Eddie Foy and the Seven Younger Foys were a successful Vaudeville act that had toured extensively when they got to Vancouver’s Orpheum Theatre in October of 1917. The patriarch of the clan, Eddie Foy Sr., had been a multi-decade headliner, having worked his way up from mining towns to the biggest stages of North America, and was reportedly playing in Tombstone the night of the gunfight at the OK Corral, having been friends with Wyatt Earp and Doc Holliday.

In 1903, Foy found himself on stage at Chicago’s illustrious Iriquois Theatre, advertised as ‘fireproof’, as burning pieces of curtain fell down around his ears. Foy Sr. is said to have done everything he could to calm the crowd, right to the last second, before the heat grew too intense and he took off in search of an exit.

That wasn’t an easy thing – theatre management had cut corners in the design of the place, and bolted the exits to stop people sneaking into that night’s full house of 2000+ who’d turned out to see Foy in Mr Bluebeard.

Some doors were purely ornate and didn’t open at all. Others had accordion fences pulled across them to stop people from sneaking into more expensive sections. Others opened inside, which made them useless in a crush. The top floor fire exit stairwell hadn’t yet been installed, so that door literally opened to thin air.

Over 600 people, many of them children, burned or choked or were trampled to death. Foy Sr? He managed to sneak out through a sewer pipe.

And so it was that fourteen years later he found himself in Vancouver performing with his children.

On the bill with the Foys was a varied selection of performers that the Sun described thus:

Lillian Fitzgerald is a show in herself. She is one of the best imitators that has been seen here. She made a great hit with characterization of a French soubrette. Charles Senna, who assists at the piano, is very accomplished. Leonati the Xylophonist [actually, he was known as Jesse Libonati] gets real music out of that instrument and provides a very entertaining feature of the bill.

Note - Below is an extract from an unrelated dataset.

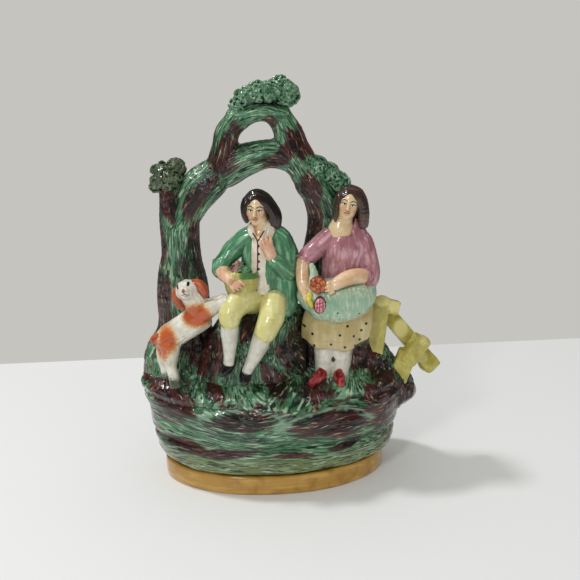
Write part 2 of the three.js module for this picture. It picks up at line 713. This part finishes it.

Fitzgerald has been a stage performer for over a decade by the time the Sun writer reviewed her work, and continued performing into the 1940’s, as did Libonati, who found some renown as the head of what would become the Libonati Trio, which kept up the Vaudeville circuit until the 40’s, when that circuit began to die off.

Kitner, Hawkes and McClay are a tuneful trio, and Kitner, in blackface, is very funny. ‘Sassy Lillian’ Gonne and Bert Albert are a pair who created much amusement with their schooldays sketch. Fern, Bigelow and Mehan are acrobats and tumblers who provide some sensations in the way of aerial flights and almost impossible falls. The pictures are of high educational value.

Sassy Lillian Gonne and Bert Albert were onto a good thing with this school days schtick, so much so that they continued to play it for a decade, with some variations.

But, of course, no Vaudeville show is complete with an animal act. Cue ‘Saunders’ Birds’.

Saunders’ trained birds are finished performers and one of them loops the loop on a bicycle.

Bird acts weren’t uncommon in Vaudeville. Though I have no idea who Saunders was and what happened to his birds, down in Seattle, Rosa Naynon was making hay with her eight trained cockatoos.

I’ve a feeling this show would still draw today..

As for the Orpheum Theatre, it was a jewel way back then, as it is today.

What does it look like today? Pretty much the same, benefiting as it has from one of the city’s few substantial restoration jobs.